How to Convert an SRT File to UTF-8
- Open the Subtitle Encoding Fixer
- Paste your SRT content into the input field
- Select the source encoding (try ISO-8859-1 / Windows-1252 for Western European content)
- The tool outputs a clean UTF-8 version
- Download and replace your original file
The conversion runs entirely in your browser — your subtitle text is never sent to a server.
Frequently Asked Questions
How do I fix garbled text in my subtitle file?
Garbled text is almost always a character encoding mismatch. Use the Subtitle Encoding Fixer to re-encode your file to UTF-8, selecting the source encoding that matches the original file. ISO-8859-1 or Windows-1252 covers most Western European files.
Why are my SRT subtitles showing weird symbols?
Your media player is interpreting the file using a different character encoding than the one it was saved in. Re-encoding the file to UTF-8 solves this in the vast majority of cases.
How do I convert an SRT file to UTF-8 online for free?
Use the Subtitle Encoding Fixer — paste your SRT, select the source encoding, and download a clean UTF-8 file. No upload, no account, no software needed.

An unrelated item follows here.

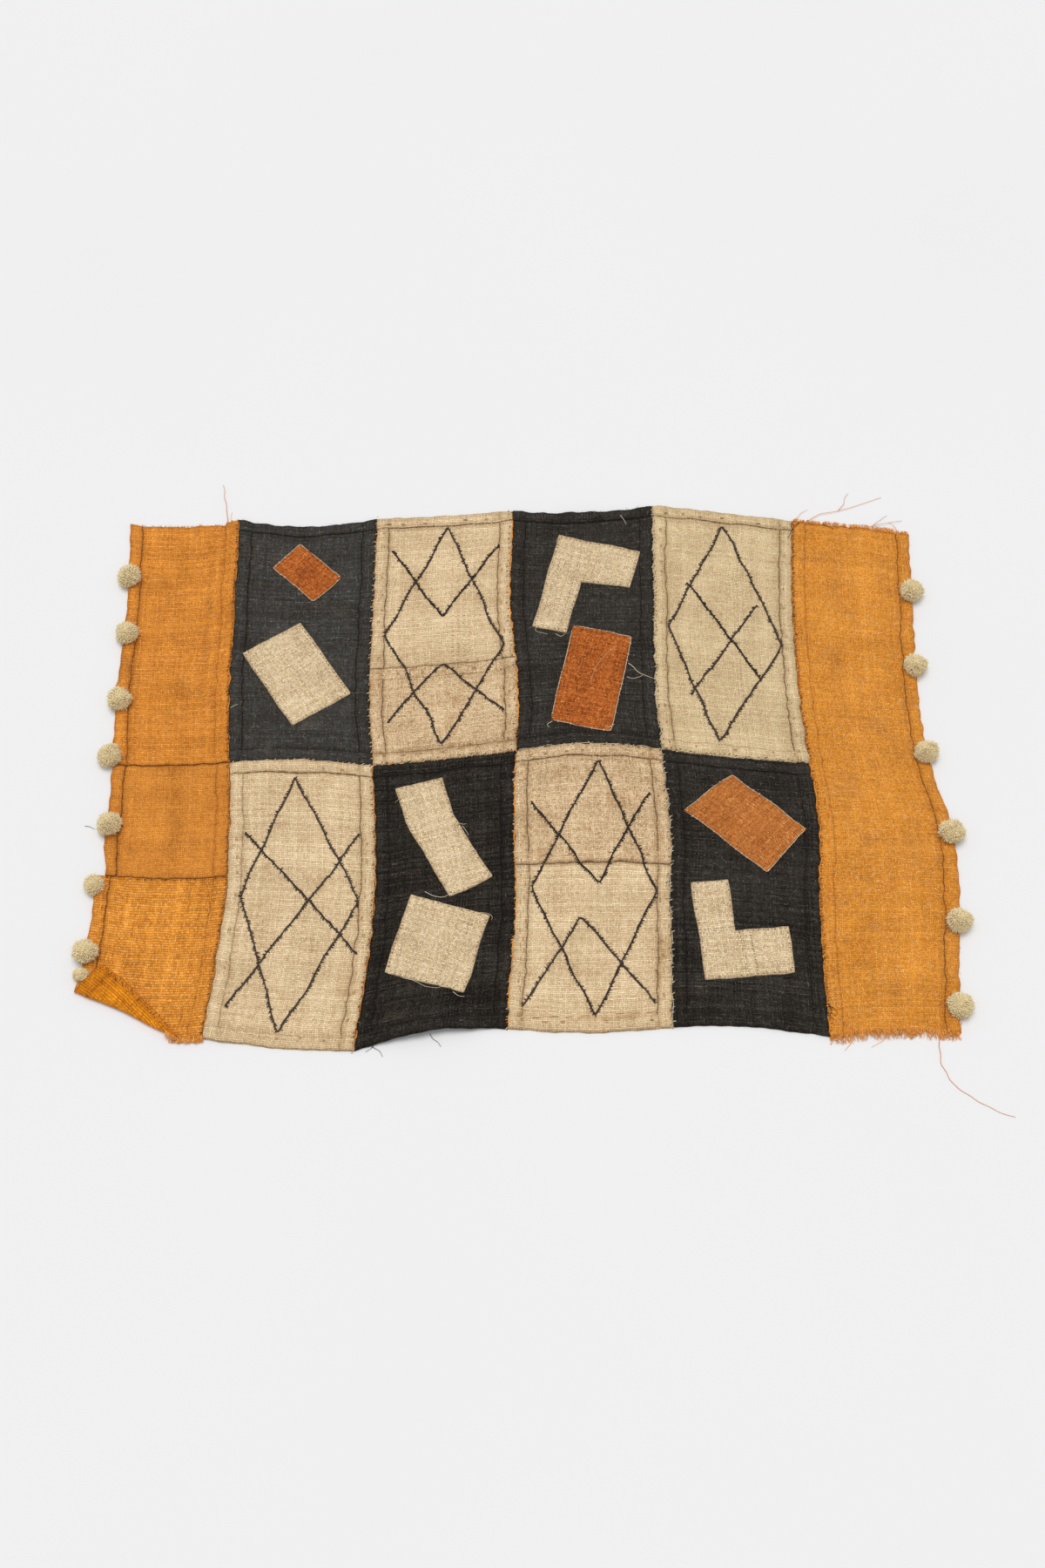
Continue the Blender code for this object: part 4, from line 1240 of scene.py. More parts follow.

How do I fix SRT file encoding errors?
The most reliable fix is to identify the original encoding (usually ISO-8859-1 or Windows-1252 for older files) and re-save as UTF-8. The Subtitle Encoding Fixer handles this conversion in your browser.
Why do accented characters break in SRT files?
Accented characters require two bytes in UTF-8. If your file is read as a single-byte encoding instead, each accented character produces two garbled symbols. Re-encoding from ISO-8859-1 to UTF-8 corrects this.
How do I fix Arabic subtitles that appear backwards or have detached letters?
Arabic script requires Right-to-Left rendering. Make sure your file is encoded in UTF-8, and add a Right-to-Left Mark (U+200F) at the start of each Arabic line if your player doesn't detect the direction automatically. VLC and mpv both handle RTL subtitle rendering well.
What does it mean when a subtitle file shows boxes instead of characters?
Boxes mean the font being used can't render that character — not necessarily that the file is corrupted. Try opening the file in VLC or mpv, which have better Unicode font coverage. If boxes appear everywhere rather than for specific characters, re-encode the file using the Subtitle Encoding Fixer.